If you want to have a eye-opening experience, a decidedly outlook-altering moment in time, play "Monopoly" with real money.
Actual, cold, hard cash. Legal currency, not funny money.
Think about bringing $1,500 in 1s, 5s, 10s, 20s and 50s to a table, rolling the dice and moving your marker around the board, knowing that the game will end when two players go broke; whatever money you have at that point is what you get to keep. Think about how that transforms "Monopoly" from "fun" to "profit," from "pastime" to "feeding frenzy," from "game" to "greed."
Did that once, in My college days, at a frat house that normally had poker games during summer nights. Pulled together the money, got in the game...and discovered what greed looks like up close. One hears or reads about it, like a distant war, but it is never the same as seeing it up close, of feeling its impact around you and noticing your visceral reaction to it.
Normally "Monopoly" is played amidst chattiness, a party with colored paper keeping score (except for those psycho-competitive people who think it's life or death.) When real money is on the table--or more accurately, in hand--there is no chattiness, there is no friendly exchange of information, there is no camaraderie, only the acrid smell of sweat and desperation.
Every move is watched fiercely: every roll, every space, every card pick, every transaction. Trading is like sharing blood: no one wants to do it without total guarantees. And passing "Go" is not the mere turn of a corner, it is oxygen to stay alive, the reason to go on.
The game with real money was a frantic race, a race to see who could get those $200 bucks faster, who could get the right cards and avoid the bad ones. Properties were bought like passing kidney stones, a painful process to be avoided at all costs for it meant losing money with little guarantee of getting it back. No, better the sure thing, the grab-the-cash greed that looked upon investment as so not the goal of the game.
I bought as I usually did, avoided trouble and got the first monopoly, the purples just past Jail. The sweat stench grew more acrid. A second monopoly, the reds, came together. Then--only then--did We both build them up. I got Mine to 4 houses each, he got his to 3. Sure enough, the other two players went broke and when We cashed out, I was up $850; the winner with the reds walked out with an extra $975; the two other players lost money, too.
You experienced "Monopoly" players will quickly realize that those "winning" numbers are paltry, pathetic even. Play a whole game and end up with only $975 in profit as the winner? Shee-hit that's lame. But look at it closer: two players lost $1,500 each and two more about $2,000 all told while the two winners walked out up $1,825, so someone made about $3,175. Obviously, that was the bank. Not a bad deal for about two hours' work.
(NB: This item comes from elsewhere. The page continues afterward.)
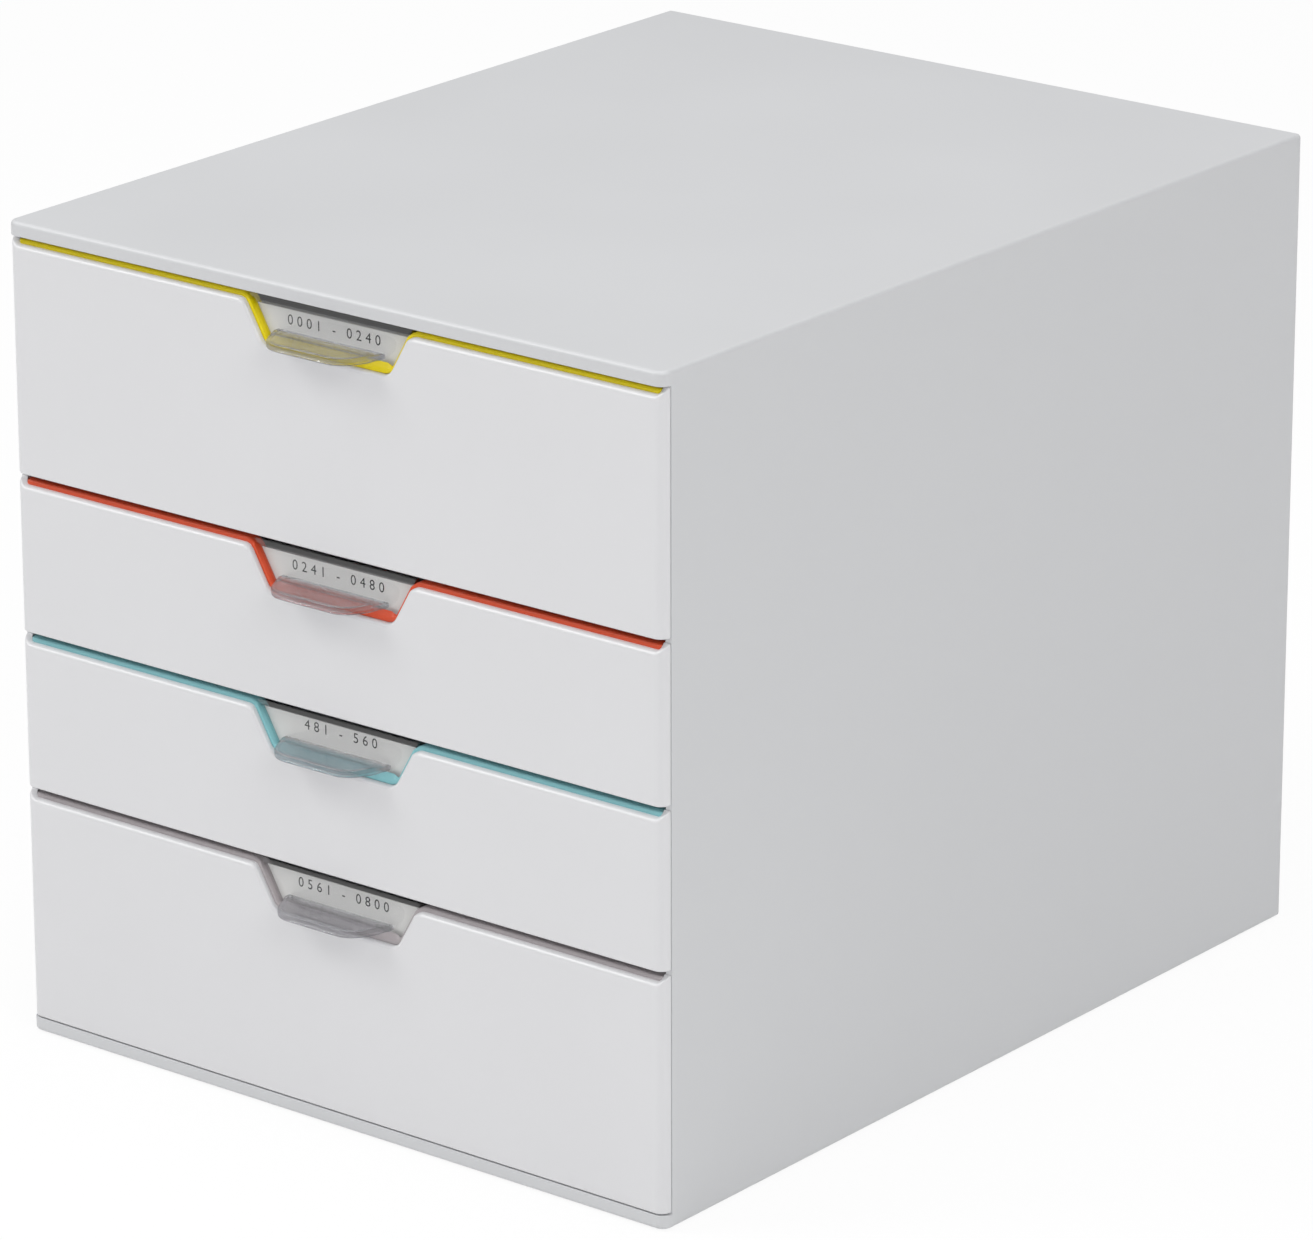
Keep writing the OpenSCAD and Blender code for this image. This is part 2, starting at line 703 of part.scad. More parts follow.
// The floor rises from the front edge of the lining to the window, and stays under the lip
module pocket_floor() {
    low = lining_t + fit_gap - pocket_drop;
    high = min(low + ramp_rise, -lip_drop - lip_t - fit_gap);
    rear = window_y - fit_gap;
    intersection() {
        along_x(pocket_top_w)
            polygon([[lining_recess, low - root], [lining_recess, low],
                [rear, high], [rear, low - root]]);
        along_y(0, front_wall_y) polygon(window_outline(lining_t / 2, 0));
    }
}

// Clear grip: a window in the pocket with a lip that stands out through the cover
module handle(d) color("#dfe4e6", 0.5) placed() translate([0, 0, cell_top(d) - cover_drop]) {
    along_y(window_y, window_y + window_t)
        polygon(window_outline(lining_t + 2 * fit_gap, accent_rise - window_dip));
    translate([0, 0, -lip_drop - lip_t]) linear_extrude(lip_t) polygon(lip_outline(0));
    // bead along the free edge of the lip
    translate([0, 0, -lip_drop + bead_rise - bead_h]) linear_extrude(bead_h) intersection() {
        difference() {
            polygon(lip_outline(0));
            polygon(lip_outline(bead_t));
        }
        translate([-lip_root_w, -lip_reach]) square([2 * lip_root_w, lip_reach]);
    }
}

// Label card behind the window
module label(d) color("#f1f1ee") placed() translate([0, 0, cell_top(d) - cover_drop])
    along_y(card_y, card_y + card_t)
        polygon(window_outline(lining_t + 2 * fit_gap, -card_dip));

housing_shell();
rear_panel();
runner_left();
runner_right();
for (e = ENDS, s = SIDES)
    foot(e, s);
for (d = [1:drawer_count]) {
    name = str("drawer_", d, "_");
    tray(d);
    cover(d);
    accent(d, TINTS[(d - 1) % len(TINTS)]);
    handle(d);
    label(d);
}
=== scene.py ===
# %% [markdown]
# # A desk drawer tower
# The object is a grey sleeve of moulded plastic with four drawers. Each drawer shows a glossy
# cover, a coloured trim that lines a pocket in the cover's top edge, and a clear grip in front
# of a label card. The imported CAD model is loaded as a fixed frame. It already has the right
# sizes, so every new piece is worked out from the same named sizes and put where the CAD says.

import json
import math

import bmesh
import bpy
import numpy as np
from mathutils import Matrix, Vector

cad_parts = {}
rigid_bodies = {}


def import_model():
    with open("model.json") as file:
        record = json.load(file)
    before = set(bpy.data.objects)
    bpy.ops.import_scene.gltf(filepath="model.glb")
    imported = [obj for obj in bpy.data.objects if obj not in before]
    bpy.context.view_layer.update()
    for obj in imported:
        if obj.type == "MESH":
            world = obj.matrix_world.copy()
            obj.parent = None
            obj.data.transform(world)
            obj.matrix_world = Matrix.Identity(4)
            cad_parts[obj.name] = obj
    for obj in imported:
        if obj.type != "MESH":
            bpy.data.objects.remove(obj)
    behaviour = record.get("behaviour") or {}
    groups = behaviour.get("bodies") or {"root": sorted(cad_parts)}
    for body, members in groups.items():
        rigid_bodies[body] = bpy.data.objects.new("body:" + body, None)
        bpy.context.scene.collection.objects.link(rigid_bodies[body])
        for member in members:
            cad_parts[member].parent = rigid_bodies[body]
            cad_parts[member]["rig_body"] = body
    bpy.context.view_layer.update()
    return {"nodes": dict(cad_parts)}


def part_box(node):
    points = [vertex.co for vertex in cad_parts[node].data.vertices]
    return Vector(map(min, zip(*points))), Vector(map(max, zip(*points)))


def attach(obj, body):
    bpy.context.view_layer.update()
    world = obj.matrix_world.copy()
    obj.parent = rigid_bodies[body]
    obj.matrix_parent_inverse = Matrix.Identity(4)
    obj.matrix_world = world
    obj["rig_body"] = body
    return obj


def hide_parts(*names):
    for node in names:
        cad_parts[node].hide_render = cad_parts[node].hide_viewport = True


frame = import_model()

# %% [markdown]
# ## Sizes
# All sizes are written in millimetres, as a maker would say them. The front plane of the covers
# is where the y of every section starts, and `to_frame` turns such a point into metres in the
# frame. The height of each drawer's cell is read from its cover, so nothing is measured twice.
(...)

The reason the winning numbers were so low was because the game was no longer a "build to win" scenario, but a "grab what you can" scenario. To truly build, you need cooperation or an enormous amount of luck. That's what makes "Monopoly" so intriguing, the trading, bartering, readapting of tactics to fit the winning strategy of "build fast and better" that leads to winning the game. To rely on luck is to lose game after game after game; to play to win means to engage with the other players.
In the real money game, engaging with the other players is deemed suicidal: the pie's "too small" and I have to have it all. Build? Yeah, right. Building takes money "off" the table and leaves Me weaker. No can do. Building only comes into play when there is no other choice. I fell into that trap, building only when the second monopoly showed up. The other four players stayed intent on their "grab the cash" tactic instead of trading to gain a foothold. They hung separately and so all of them lost together.
But the bank made out like a bandit.
So let Me leave you with this mental exercise based on the above game of "real Monopoly":
--The game board is Puerto Rico.
--The players are not all of Us, but a handful of oligarchic parasites, although fewer than before.
--The money for the game is what We pay in taxes, the U.S. of part of A. drops in Our lap and the monies We siphon in from investors that We incur as debt.
--The only goal of the game is to grab as much cash as you can before the timer goes off...in 2012.
--And here's the kicker: The bank and the players are playing against--against--the board.
Funny money indeed...
The Jenius Has Spoken.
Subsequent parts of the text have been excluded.